At this point, I figured I could just add some hardware and experience the spinning of the motor based on the distance traveled. I was a bit surprised when I opened up the servos packaging and discovered that I didn't know what to do with them.

I unpacked the Arduino motor shield figuring it would be obvious where it would plug-in, but nope. While the shield was easily installed, the wiring wasn't straightforward.

I could not figure out where the wires on the Geek Servos were supposed to go.

I tried guessing the connection and successfully saw my LED light up, but there was no spinning motor.

Which is when I realized, that my servo was actually just a motor.

I also realized that I likely needed an external power source to support this hardware. I have other servos to try, but I really want these to work since they are LEGO-compatible. To keep the momentum, I decided to look at the second layer of the brain.

The Cognition Layer: Enter the Raspberry Pi 5

I set up my sparkly new Raspberry Pi 5 from a CanaKit. This is the "High-Functioning" brain. This kit was super easy and the video was very straightforward to follow—a great "intro to building a computer" kit. After a quick setup and package update, I dove straight into Edge AI.

Sidequest: The Screenshot Struggle I spent way too long trying to automate screenshots on the Pi for this blog. I learned the hard way that scrot only produces black screens on the new Pi OS (Wayland). After fighting with grim and slurp, I realized I'd figure that part out later.
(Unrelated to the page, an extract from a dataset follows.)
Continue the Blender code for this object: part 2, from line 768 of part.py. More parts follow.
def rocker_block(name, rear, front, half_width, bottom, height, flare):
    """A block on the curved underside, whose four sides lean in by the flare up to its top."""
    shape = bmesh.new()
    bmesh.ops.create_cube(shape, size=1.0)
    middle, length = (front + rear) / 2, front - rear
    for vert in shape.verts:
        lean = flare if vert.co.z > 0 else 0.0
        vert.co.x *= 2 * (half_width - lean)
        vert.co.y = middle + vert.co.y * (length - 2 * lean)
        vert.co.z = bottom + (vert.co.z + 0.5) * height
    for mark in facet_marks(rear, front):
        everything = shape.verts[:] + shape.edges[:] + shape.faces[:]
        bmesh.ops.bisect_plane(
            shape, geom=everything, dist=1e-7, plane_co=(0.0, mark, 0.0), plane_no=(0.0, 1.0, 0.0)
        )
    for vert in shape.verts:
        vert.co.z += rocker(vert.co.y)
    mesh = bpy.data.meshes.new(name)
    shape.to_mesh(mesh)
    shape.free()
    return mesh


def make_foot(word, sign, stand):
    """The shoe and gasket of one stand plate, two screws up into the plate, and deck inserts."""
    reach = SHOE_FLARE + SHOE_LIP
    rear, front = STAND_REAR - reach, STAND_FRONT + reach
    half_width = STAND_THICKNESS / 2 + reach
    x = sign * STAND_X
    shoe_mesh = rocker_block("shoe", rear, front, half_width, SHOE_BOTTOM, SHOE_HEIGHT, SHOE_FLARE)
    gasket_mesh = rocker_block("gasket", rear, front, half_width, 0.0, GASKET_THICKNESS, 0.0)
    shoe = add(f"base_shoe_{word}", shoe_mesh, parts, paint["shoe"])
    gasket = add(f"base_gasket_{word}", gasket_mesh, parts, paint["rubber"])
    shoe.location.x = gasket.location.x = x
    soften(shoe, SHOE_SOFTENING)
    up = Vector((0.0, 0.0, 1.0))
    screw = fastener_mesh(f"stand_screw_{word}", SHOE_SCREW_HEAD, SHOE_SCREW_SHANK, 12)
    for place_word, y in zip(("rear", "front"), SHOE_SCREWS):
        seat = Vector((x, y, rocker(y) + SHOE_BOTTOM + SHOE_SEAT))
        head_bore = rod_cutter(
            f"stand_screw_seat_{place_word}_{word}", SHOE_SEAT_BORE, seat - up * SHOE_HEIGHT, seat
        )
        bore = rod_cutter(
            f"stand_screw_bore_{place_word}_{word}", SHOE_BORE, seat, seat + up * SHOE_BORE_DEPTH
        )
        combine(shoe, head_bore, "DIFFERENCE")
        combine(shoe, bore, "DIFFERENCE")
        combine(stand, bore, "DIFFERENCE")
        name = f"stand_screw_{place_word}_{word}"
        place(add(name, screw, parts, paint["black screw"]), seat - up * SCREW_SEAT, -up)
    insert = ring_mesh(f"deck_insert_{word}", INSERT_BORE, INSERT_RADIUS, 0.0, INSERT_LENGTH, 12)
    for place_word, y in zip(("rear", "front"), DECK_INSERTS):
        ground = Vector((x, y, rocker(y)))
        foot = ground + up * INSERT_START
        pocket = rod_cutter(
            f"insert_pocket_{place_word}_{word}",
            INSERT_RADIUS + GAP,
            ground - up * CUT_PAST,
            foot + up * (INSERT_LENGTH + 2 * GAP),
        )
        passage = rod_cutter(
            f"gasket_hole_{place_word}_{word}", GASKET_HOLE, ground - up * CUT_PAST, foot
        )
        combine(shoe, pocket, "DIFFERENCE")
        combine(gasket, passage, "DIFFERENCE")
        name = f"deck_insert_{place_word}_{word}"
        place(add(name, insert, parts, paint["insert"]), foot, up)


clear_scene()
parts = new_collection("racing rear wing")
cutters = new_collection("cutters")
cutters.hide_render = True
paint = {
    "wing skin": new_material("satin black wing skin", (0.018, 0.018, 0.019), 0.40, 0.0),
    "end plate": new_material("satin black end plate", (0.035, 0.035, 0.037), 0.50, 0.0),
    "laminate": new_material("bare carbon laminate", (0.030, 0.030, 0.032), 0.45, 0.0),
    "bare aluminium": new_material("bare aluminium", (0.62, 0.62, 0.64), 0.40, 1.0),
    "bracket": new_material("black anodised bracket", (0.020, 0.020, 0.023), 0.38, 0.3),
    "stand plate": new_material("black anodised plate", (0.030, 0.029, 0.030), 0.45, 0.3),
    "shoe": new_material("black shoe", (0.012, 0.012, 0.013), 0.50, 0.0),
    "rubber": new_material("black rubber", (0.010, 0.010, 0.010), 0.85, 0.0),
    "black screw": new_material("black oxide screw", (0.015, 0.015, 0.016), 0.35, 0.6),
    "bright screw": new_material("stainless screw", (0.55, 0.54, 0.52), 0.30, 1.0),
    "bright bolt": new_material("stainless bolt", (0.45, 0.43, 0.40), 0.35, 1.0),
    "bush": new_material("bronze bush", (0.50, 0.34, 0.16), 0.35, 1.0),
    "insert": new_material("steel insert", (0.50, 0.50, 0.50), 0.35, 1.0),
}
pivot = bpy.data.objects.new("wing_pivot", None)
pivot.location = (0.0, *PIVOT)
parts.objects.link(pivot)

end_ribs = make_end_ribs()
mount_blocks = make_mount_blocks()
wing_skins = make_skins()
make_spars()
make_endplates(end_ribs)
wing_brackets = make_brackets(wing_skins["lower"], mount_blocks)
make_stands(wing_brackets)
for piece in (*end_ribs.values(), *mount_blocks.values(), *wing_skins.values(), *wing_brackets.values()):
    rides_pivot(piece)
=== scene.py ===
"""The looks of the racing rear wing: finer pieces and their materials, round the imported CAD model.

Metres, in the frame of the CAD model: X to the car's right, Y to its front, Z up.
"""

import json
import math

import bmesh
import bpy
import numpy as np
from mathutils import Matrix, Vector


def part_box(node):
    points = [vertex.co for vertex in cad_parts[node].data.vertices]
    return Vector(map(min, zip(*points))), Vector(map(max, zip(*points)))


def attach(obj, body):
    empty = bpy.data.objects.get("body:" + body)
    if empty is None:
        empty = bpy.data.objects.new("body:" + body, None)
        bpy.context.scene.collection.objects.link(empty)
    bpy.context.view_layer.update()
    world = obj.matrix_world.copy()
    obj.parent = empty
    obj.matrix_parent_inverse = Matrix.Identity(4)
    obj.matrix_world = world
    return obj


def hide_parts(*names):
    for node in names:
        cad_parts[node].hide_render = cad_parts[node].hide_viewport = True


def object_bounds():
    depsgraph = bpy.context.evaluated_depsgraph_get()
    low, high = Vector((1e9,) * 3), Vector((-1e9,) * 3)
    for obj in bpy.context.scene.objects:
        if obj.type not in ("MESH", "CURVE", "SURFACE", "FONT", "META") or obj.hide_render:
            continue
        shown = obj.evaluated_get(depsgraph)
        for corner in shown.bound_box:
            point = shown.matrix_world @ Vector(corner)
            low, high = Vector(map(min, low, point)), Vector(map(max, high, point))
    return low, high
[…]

No screenshots for now!

"I See You"

I hooked up an ELP 2.0 Megapixel camera and installed Ollama to run a local Vision Language Model (openbmb/minicpm-v4.5). I wrote a Python script using OpenCV (cv2) to grab a frame and feed it to the model.

The Result: Success! The Pi analyzed the camera feed locally and described me and the room.

DROID SAYS: 
Observing: A human with glasses and purple attire occupies the center of an indoor space; 
ceiling fan whirs above while wall decor and doorframes frame background elements—a 
truly multifaceted environment!

It took about 3 minutes to process one frame. My droid currently has the processing speed of a very deep philosopher—it’s not going to win any races yet, but it is truly thinking about its surroundings.

The Vision Script (vision_test.py)

Here is the bridge between the camera and the AI:

import cv2
import ollama
import os
import time

def capture_and_analyze():
    # Initialize USB Camera
    cam = cv2.VideoCapture(0)

    if not cam.isOpened():
        print("Error: Could not access /dev/video0. Check USB connection.")
        return
    print("--- Droid Vision Active ---")

    # Warm-up: Skip a few frames so the auto-exposure adjusts
    for _ in range(5):
        cam.read()
        time.sleep(0.1)

    ret, frame = cam.read()

    if ret:
        img_path = 'droid_snapshot.jpg'
        cv2.imwrite(img_path, frame)
        print("Image captured! Sending to MiniCPM-V-4.5...")
        try:
            # Querying the local Ollama model
            response = ollama.chat(
                model='openbmb/minicpm-v:4.5',
                messages=[{
                    'role': 'user',
                    'content': 'Act as a helpful LEGO droid. Describe what you see in one short, robotic sentence.',
                    'images': [img_path]
                }]
            )
            print("\nDROID SAYS:", response['message']['content'])
        except Exception as e:
            print(f"Ollama Error: {e}")

        # Clean up the photo after analysis
        if os.path.exists(img_path):
            os.remove(img_path)
    else:
        print("Error: Could not grab a frame.")
    cam.release()

if __name__ == "__main__":
    capture_and_analyze()

What's Next

I'm going to figure out the motors, but for now, I'm going to focus on refining the Vision + AI pieces. I am going to try using the opencv-face-recognition library and experiment with different, smaller models to see if I can speed up that 3-minute "thought" process!